I would like to ask him such details directly if I should have a chance.
Thanks.


----------



## herman1rg (Nov 13, 2011)

Just a small point I have just found out that the picture of Jun Takahashi at extreme low level is on the Wikipedia entry for the "Betty"

Entry now edited to include Takahashi san's name

Reactions: Like Like:
1 | Like List reactions


----------



## nuuumannn (Nov 13, 2011)

Shinpachi said:


> Thanks Eric. I only happened to come across the TV program today but my eyes had been rivetted on the screen.


 I'm not surprised!

Arigato Gozaimasu (I think...)! Tsugoiiii!


----------



## Geedee (Nov 13, 2011)

One word...Respect !

Thank you for bringing the story to us


----------



## Shinpachi (Nov 13, 2011)

Thanks for your comments, herman1rg, nuuumannn and Gary!
Wiki is always quick to edit 
Thanks for your kind information, herman1rg.

Takahashi's career has been little known to the Japanese and will be so in the future too as the generation has been changed.
When I translated a story for my older thread "IJA Secret Intelligence Team at Chofu", I noticed a small sentence as the author's monologue.
"In the post war, I had been proud of my career and experience as an IJA soldier. One day, a young man asked me 'Then, why didn't you win the war?' From that day, I stopped talking about the war."

For the accuracy of my last post, Misawa-Ku(sq.) was later renamed as 705-ku.
Thanks.


----------



## Maximowitz (Nov 19, 2011)

What a fantastic story of an amazing flyer. Thank you for bringing this to us Shinpachi!!


----------



## A4K (Nov 19, 2011)

Great story...thanks for posting!


----------



## Shinpachi (Nov 19, 2011)

You are welcome and Thanks for your kind comments, Paul and A4K!
I have understood this time how they pilots were regarded during the war.
They were Stars.


----------



## Arossihman (Dec 4, 2011)

Good stuff!
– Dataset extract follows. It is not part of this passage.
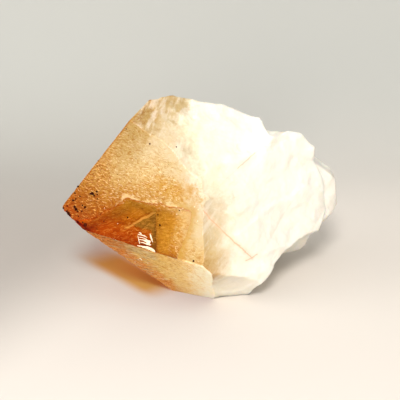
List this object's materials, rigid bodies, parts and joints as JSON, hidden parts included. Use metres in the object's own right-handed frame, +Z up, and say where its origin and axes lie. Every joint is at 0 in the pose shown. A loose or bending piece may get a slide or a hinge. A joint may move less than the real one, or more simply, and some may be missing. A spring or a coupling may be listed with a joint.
{
  "type": "citrine crystal point",
  "caption": "Natural citrine point lying on its side: a clear amber pyramid tip on a broken, milky white quartz root, for display.",
  "frame": {"origin": "middle of the underside of the bounding box, on the surface that the crystal rests on", "axes": "+X along the crystal's long axis from the tip to the root, +Y away from the broad front pyramid face, +Z up"},
  "size_m": [0.0548, 0.033, 0.0367],
  "materials": {
    "citrine": "glossy, clear amber at the tip, passing through cloudy gold to frosted milky white at the root"
  },
  "bodies": {
    "root": {"citrine_point": "citrine"}
  },
  "joints": []
}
Very honorable of you!


----------



## Shinpachi (Dec 4, 2011)

Thanks, Arrosihman for your kind comment

I received a brief comment from him through his secretary 10 days ago.
She said "He says 'Thank you very much for your all heartful comments'."


----------



## Jenisch (Dec 4, 2011)

Because Japanese first hand perspectives are not very know in the West, each of them sounds magical to me. Thanks for sharing. 

I think one interesting topic to ask for the Japanese veterans is if they remember the internal colors of their planes. Some Japanese aircraft don't have know evidence avaliable, and the modelers here in the West usually considerate only this, and therefore regard the info as unavaliable. But I think until the guys who flown or produced the planes lived, we can't considerate any information really as unavaliable.


----------



## Shinpachi (Dec 5, 2011)

Thanks Jenisch for your post.
If I should have a chance to.

In my impression, however, many older Japanese researchers have done their good jobs through their many interviews with many veterans since the end of ww2.
Actually, I still come across not a few Japanese books about the war, equipments and facts which are not introduced in English yet.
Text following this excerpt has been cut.